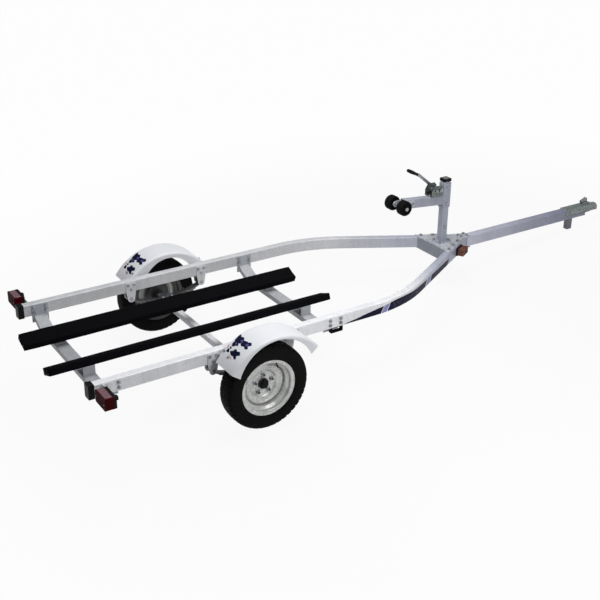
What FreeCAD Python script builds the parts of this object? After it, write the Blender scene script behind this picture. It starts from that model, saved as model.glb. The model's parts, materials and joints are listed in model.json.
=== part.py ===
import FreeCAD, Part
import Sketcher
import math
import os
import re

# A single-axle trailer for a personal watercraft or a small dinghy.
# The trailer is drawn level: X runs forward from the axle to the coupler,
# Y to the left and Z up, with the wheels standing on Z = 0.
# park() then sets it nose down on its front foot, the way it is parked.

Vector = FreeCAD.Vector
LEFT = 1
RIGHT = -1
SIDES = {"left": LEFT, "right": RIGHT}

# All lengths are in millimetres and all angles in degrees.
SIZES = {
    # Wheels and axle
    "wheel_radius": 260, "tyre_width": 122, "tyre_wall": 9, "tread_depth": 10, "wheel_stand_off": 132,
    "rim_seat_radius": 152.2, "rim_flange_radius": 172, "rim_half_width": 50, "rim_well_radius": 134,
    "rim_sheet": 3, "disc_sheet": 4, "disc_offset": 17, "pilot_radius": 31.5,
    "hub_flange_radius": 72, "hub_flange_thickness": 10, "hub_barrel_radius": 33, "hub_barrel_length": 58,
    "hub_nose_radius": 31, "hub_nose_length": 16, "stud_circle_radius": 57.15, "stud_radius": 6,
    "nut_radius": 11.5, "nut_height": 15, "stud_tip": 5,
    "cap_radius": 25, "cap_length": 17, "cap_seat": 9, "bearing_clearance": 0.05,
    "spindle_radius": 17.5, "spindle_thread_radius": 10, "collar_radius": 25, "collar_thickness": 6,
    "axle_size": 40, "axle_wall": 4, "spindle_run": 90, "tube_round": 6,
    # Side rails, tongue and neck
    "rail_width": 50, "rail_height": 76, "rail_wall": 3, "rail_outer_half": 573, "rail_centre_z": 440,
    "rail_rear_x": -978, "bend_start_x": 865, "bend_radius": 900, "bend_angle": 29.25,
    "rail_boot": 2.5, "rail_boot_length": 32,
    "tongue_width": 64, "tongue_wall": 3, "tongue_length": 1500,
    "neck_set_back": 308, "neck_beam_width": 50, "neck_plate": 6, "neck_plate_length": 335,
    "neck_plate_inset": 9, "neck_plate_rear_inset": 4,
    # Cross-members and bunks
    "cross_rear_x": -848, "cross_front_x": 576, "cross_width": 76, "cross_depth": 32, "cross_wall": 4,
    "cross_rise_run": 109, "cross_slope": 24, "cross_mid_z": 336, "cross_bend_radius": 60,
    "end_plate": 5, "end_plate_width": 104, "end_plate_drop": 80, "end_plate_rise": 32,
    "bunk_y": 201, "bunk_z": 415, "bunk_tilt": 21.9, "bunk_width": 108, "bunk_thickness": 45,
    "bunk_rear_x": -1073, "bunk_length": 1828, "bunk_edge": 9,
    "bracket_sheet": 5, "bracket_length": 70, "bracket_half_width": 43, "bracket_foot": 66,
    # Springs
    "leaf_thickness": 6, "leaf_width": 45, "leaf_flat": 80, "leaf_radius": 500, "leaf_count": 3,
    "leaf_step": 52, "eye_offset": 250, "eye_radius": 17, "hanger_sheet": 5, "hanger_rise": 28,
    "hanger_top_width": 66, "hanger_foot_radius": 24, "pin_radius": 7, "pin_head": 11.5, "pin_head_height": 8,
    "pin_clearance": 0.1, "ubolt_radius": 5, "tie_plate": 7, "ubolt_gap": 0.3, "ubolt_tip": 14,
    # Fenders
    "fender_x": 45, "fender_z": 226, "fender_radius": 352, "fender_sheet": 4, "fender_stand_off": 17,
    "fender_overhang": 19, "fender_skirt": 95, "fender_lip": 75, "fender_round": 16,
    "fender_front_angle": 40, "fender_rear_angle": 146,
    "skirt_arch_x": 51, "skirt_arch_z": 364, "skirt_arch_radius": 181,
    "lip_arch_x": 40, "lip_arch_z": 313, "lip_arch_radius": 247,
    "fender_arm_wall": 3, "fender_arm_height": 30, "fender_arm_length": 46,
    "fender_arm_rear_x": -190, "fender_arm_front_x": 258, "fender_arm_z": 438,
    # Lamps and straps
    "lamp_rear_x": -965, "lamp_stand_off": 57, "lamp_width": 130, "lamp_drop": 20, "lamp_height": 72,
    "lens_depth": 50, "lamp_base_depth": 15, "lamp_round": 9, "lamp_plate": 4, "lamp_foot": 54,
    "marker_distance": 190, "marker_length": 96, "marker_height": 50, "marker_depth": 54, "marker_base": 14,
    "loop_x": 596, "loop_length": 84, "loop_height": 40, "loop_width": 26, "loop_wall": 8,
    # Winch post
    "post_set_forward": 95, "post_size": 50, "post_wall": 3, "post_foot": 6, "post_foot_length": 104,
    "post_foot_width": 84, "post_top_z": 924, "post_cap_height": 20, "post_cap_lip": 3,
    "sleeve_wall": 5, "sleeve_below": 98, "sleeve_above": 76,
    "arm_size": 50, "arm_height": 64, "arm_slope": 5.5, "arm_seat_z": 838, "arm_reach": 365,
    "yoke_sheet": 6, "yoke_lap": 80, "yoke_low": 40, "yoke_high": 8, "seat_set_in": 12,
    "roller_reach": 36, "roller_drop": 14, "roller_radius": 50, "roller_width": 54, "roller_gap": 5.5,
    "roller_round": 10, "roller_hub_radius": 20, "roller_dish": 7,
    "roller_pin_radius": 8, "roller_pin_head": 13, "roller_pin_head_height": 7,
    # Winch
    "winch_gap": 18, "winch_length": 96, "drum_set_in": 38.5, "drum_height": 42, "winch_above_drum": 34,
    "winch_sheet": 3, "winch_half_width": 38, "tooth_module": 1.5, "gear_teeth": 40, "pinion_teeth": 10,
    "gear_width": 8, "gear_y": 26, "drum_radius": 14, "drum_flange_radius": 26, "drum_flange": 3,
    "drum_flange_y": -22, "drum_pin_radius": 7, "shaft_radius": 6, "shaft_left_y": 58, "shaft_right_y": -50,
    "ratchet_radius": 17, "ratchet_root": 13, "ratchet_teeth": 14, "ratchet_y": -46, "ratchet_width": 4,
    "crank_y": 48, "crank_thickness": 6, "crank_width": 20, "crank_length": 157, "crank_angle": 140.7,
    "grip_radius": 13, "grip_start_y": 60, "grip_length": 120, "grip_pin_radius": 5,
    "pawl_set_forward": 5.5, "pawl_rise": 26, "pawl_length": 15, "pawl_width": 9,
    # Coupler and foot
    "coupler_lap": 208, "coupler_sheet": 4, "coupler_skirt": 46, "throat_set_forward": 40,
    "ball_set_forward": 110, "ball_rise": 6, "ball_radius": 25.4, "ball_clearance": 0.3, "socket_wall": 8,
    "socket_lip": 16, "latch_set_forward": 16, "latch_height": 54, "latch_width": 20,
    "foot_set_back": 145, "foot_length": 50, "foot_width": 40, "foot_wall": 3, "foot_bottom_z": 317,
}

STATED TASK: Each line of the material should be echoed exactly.

RIGHT ANSWER:
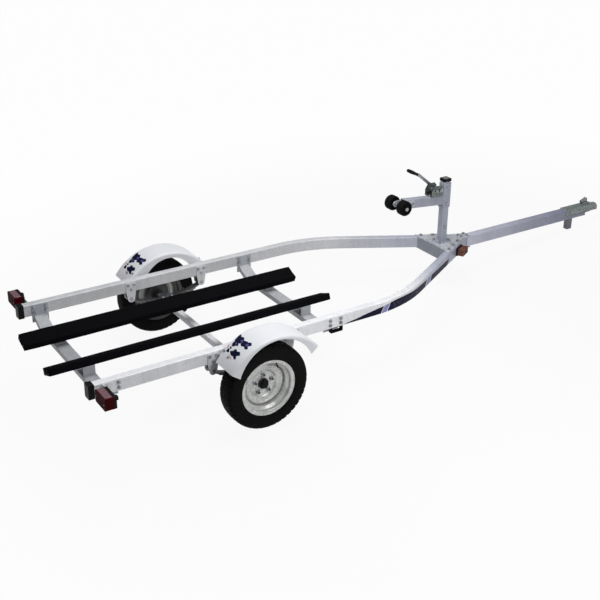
What FreeCAD Python script builds the parts of this object? After it, write the Blender scene script behind this picture. It starts from that model, saved as model.glb. The model's parts, materials and joints are listed in model.json.
=== part.py ===
import FreeCAD, Part
import Sketcher
import math
import os
import re

# A single-axle trailer for a personal watercraft or a small dinghy.
# The trailer is drawn level: X runs forward from the axle to the coupler,
# Y to the left and Z up, with the wheels standing on Z = 0.
# park() then sets it nose down on its front foot, the way it is parked.

Vector = FreeCAD.Vector
LEFT = 1
RIGHT = -1
SIDES = {"left": LEFT, "right": RIGHT}

# All lengths are in millimetres and all angles in degrees.
SIZES = {
    # Wheels and axle
    "wheel_radius": 260, "tyre_width": 122, "tyre_wall": 9, "tread_depth": 10, "wheel_stand_off": 132,
    "rim_seat_radius": 152.2, "rim_flange_radius": 172, "rim_half_width": 50, "rim_well_radius": 134,
    "rim_sheet": 3, "disc_sheet": 4, "disc_offset": 17, "pilot_radius": 31.5,
    "hub_flange_radius": 72, "hub_flange_thickness": 10, "hub_barrel_radius": 33, "hub_barrel_length": 58,
    "hub_nose_radius": 31, "hub_nose_length": 16, "stud_circle_radius": 57.15, "stud_radius": 6,
    "nut_radius": 11.5, "nut_height": 15, "stud_tip": 5,
    "cap_radius": 25, "cap_length": 17, "cap_seat": 9, "bearing_clearance": 0.05,
    "spindle_radius": 17.5, "spindle_thread_radius": 10, "collar_radius": 25, "collar_thickness": 6,
    "axle_size": 40, "axle_wall": 4, "spindle_run": 90, "tube_round": 6,
    # Side rails, tongue and neck
    "rail_width": 50, "rail_height": 76, "rail_wall": 3, "rail_outer_half": 573, "rail_centre_z": 440,
    "rail_rear_x": -978, "bend_start_x": 865, "bend_radius": 900, "bend_angle": 29.25,
    "rail_boot": 2.5, "rail_boot_length": 32,
    "tongue_width": 64, "tongue_wall": 3, "tongue_length": 1500,
    "neck_set_back": 308, "neck_beam_width": 50, "neck_plate": 6, "neck_plate_length": 335,
    "neck_plate_inset": 9, "neck_plate_rear_inset": 4,
    # Cross-members and bunks
    "cross_rear_x": -848, "cross_front_x": 576, "cross_width": 76, "cross_depth": 32, "cross_wall": 4,
    "cross_rise_run": 109, "cross_slope": 24, "cross_mid_z": 336, "cross_bend_radius": 60,
    "end_plate": 5, "end_plate_width": 104, "end_plate_drop": 80, "end_plate_rise": 32,
    "bunk_y": 201, "bunk_z": 415, "bunk_tilt": 21.9, "bunk_width": 108, "bunk_thickness": 45,
    "bunk_rear_x": -1073, "bunk_length": 1828, "bunk_edge": 9,
    "bracket_sheet": 5, "bracket_length": 70, "bracket_half_width": 43, "bracket_foot": 66,
    # Springs
    "leaf_thickness": 6, "leaf_width": 45, "leaf_flat": 80, "leaf_radius": 500, "leaf_count": 3,
    "leaf_step": 52, "eye_offset": 250, "eye_radius": 17, "hanger_sheet": 5, "hanger_rise": 28,
    "hanger_top_width": 66, "hanger_foot_radius": 24, "pin_radius": 7, "pin_head": 11.5, "pin_head_height": 8,
    "pin_clearance": 0.1, "ubolt_radius": 5, "tie_plate": 7, "ubolt_gap": 0.3, "ubolt_tip": 14,
    # Fenders
    "fender_x": 45, "fender_z": 226, "fender_radius": 352, "fender_sheet": 4, "fender_stand_off": 17,
    "fender_overhang": 19, "fender_skirt": 95, "fender_lip": 75, "fender_round": 16,
    "fender_front_angle": 40, "fender_rear_angle": 146,
    "skirt_arch_x": 51, "skirt_arch_z": 364, "skirt_arch_radius": 181,
    "lip_arch_x": 40, "lip_arch_z": 313, "lip_arch_radius": 247,
    "fender_arm_wall": 3, "fender_arm_height": 30, "fender_arm_length": 46,
    "fender_arm_rear_x": -190, "fender_arm_front_x": 258, "fender_arm_z": 438,
    # Lamps and straps
    "lamp_rear_x": -965, "lamp_stand_off": 57, "lamp_width": 130, "lamp_drop": 20, "lamp_height": 72,
    "lens_depth": 50, "lamp_base_depth": 15, "lamp_round": 9, "lamp_plate": 4, "lamp_foot": 54,
    "marker_distance": 190, "marker_length": 96, "marker_height": 50, "marker_depth": 54, "marker_base": 14,
    "loop_x": 596, "loop_length": 84, "loop_height": 40, "loop_width": 26, "loop_wall": 8,
    # Winch post
    "post_set_forward": 95, "post_size": 50, "post_wall": 3, "post_foot": 6, "post_foot_length": 104,
    "post_foot_width": 84, "post_top_z": 924, "post_cap_height": 20, "post_cap_lip": 3,
    "sleeve_wall": 5, "sleeve_below": 98, "sleeve_above": 76,
    "arm_size": 50, "arm_height": 64, "arm_slope": 5.5, "arm_seat_z": 838, "arm_reach": 365,
    "yoke_sheet": 6, "yoke_lap": 80, "yoke_low": 40, "yoke_high": 8, "seat_set_in": 12,
    "roller_reach": 36, "roller_drop": 14, "roller_radius": 50, "roller_width": 54, "roller_gap": 5.5,
    "roller_round": 10, "roller_hub_radius": 20, "roller_dish": 7,
    "roller_pin_radius": 8, "roller_pin_head": 13, "roller_pin_head_height": 7,
    # Winch
    "winch_gap": 18, "winch_length": 96, "drum_set_in": 38.5, "drum_height": 42, "winch_above_drum": 34,
    "winch_sheet": 3, "winch_half_width": 38, "tooth_module": 1.5, "gear_teeth": 40, "pinion_teeth": 10,
    "gear_width": 8, "gear_y": 26, "drum_radius": 14, "drum_flange_radius": 26, "drum_flange": 3,
    "drum_flange_y": -22, "drum_pin_radius": 7, "shaft_radius": 6, "shaft_left_y": 58, "shaft_right_y": -50,
    "ratchet_radius": 17, "ratchet_root": 13, "ratchet_teeth": 14, "ratchet_y": -46, "ratchet_width": 4,
    "crank_y": 48, "crank_thickness": 6, "crank_width": 20, "crank_length": 157, "crank_angle": 140.7,
    "grip_radius": 13, "grip_start_y": 60, "grip_length": 120, "grip_pin_radius": 5,
    "pawl_set_forward": 5.5, "pawl_rise": 26, "pawl_length": 15, "pawl_width": 9,
    # Coupler and foot
    "coupler_lap": 208, "coupler_sheet": 4, "coupler_skirt": 46, "throat_set_forward": 40,
    "ball_set_forward": 110, "ball_rise": 6, "ball_radius": 25.4, "ball_clearance": 0.3, "socket_wall": 8,
    "socket_lip": 16, "latch_set_forward": 16, "latch_height": 54, "latch_width": 20,
    "foot_set_back": 145, "foot_length": 50, "foot_width": 40, "foot_wall": 3, "foot_bottom_z": 317,
}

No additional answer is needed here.